Mrs. Husted's maiden name was Rohde. About 1892, when she was 10 years of age, she came from Germany and made her home in Detroit with her aunt, her mother's sister, and her uncle, Mr. and Mrs. Adamsack, who were childless. She was enrolled in school and confirmed in church under the name of Adamsack. She lived in the home until about 1897, when she was committed to the House of the Good Shepherd because of a claimed delinquency. She remained there two years. Later, she was employed in domestic service, chiefly, until 1905, when she married and went to Toledo to live. Mr. Adamsack died about 1895. In 1898, the widow married said Martin Lugauer, nearly 20 years her junior. No child was born of the marriage. Mrs. Lugauer owned a home. It was sold, and the proceeds used to purchase the real estate in question. Mr. and Mrs. Lugauer made wills in favor of each other, with the definite parol agreement and understanding, communicated to and relied on by Mrs. Husted, that the survivor would in turn devise and bequeath all property which he or she might have at death to Mrs. Husted. Mrs. Lugauer predeceased her husband. He, according to the agreement, by her will acquired all her property. But he died intestate. The relations between Mr. and Mrs. Lugauer and Mrs. Husted were friendly. She was known as their daughter. Mrs. Adamsack, later Mrs. Lugauer, was known as her mother. They spoke of each other as mother and daughter. The trial judge found, correctly, that Mrs. Husted "has rendered many services for their (Mr. and Mrs. Lugauer) needs and comforts."
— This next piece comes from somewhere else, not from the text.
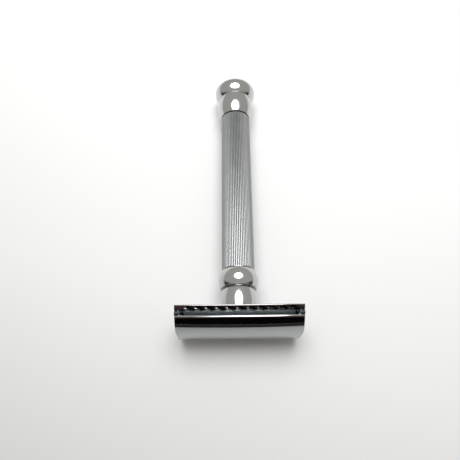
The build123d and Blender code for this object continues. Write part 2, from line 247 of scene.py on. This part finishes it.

Mrs. Husted had no right to take this property, as she did, as an heir at law. But, if she had the right to take and have it under the contract, equity will not disturb her possession of it. It was competent for Mr. Lugauer to make the agreement binding himself to make this disposition of his property by will. Faxton v. Faxon, 28 Mich. 159. That the contract was made is established. But is the contract, resting partly in parol, void under the statute of frauds as regards the real estate? This is answered by Carmichael v. Carmichael, 72 Mich. 76 (1 L.R.A. 596, 16 Am. St. Rep. 528). There a father and mother made wills as in the case at bar, and agreed orally that the survivor should make by will to certain children disposition of the property. It was held:
"It is to be remembered, however, that the contract on the part of the father has been fully performed, and that Ann Carmichael, the mother, has received and accepted the benefits of such performance. A court of equity, under these circumstances, will not permit her to rescind this contract. If this were an oral agreement to convey lands, there is performance enough shown on the part of the father, and acceptance by Ann, to authorize a decree for specific performance of such contract. And by the same principle that would govern in such a case, the performance of the contract in the present case upon the part of the father takes the agreement out of the statute of frauds. The nonfulfillment of this contract upon the part of Ann Carmichael would be a fraud which equity will not allow."
So here, Mrs. Lugauer having performed fully the contract on her part, and she, and her husband as well, having had the affection, society and services of Mrs. Husted as a daughter in reliance upon the contract, equity will satisfy the contract by confirming the right of Mrs. Husted and those claiming under to have the property. See Jones v. Ireland, 225 Mich. 467; Bassett v. Publication Society, 215 Mich. 126 (15 A.L.R. 213); Hogan v. Hogan, 187 Mich. 278; Ruch v. Ruch, 159 Mich. 231; Bland v. Bland, 212 Mich. 549.
We have not overlooked the fact that certain testimony of Mrs. Husted of statements claimed to have been made by Mr. Lugauer, and said to indicate the existence of the contract in question, violates the opposite party rule (3 Comp. Laws 1915, § 12553), and such testimony has not been considered.
The decree is affirmed, with costs to defendants.
MCDONALD, BIRD, SHARPE, MOORE, STEERE, FELLOWS, and WIEST, JJ., concurred.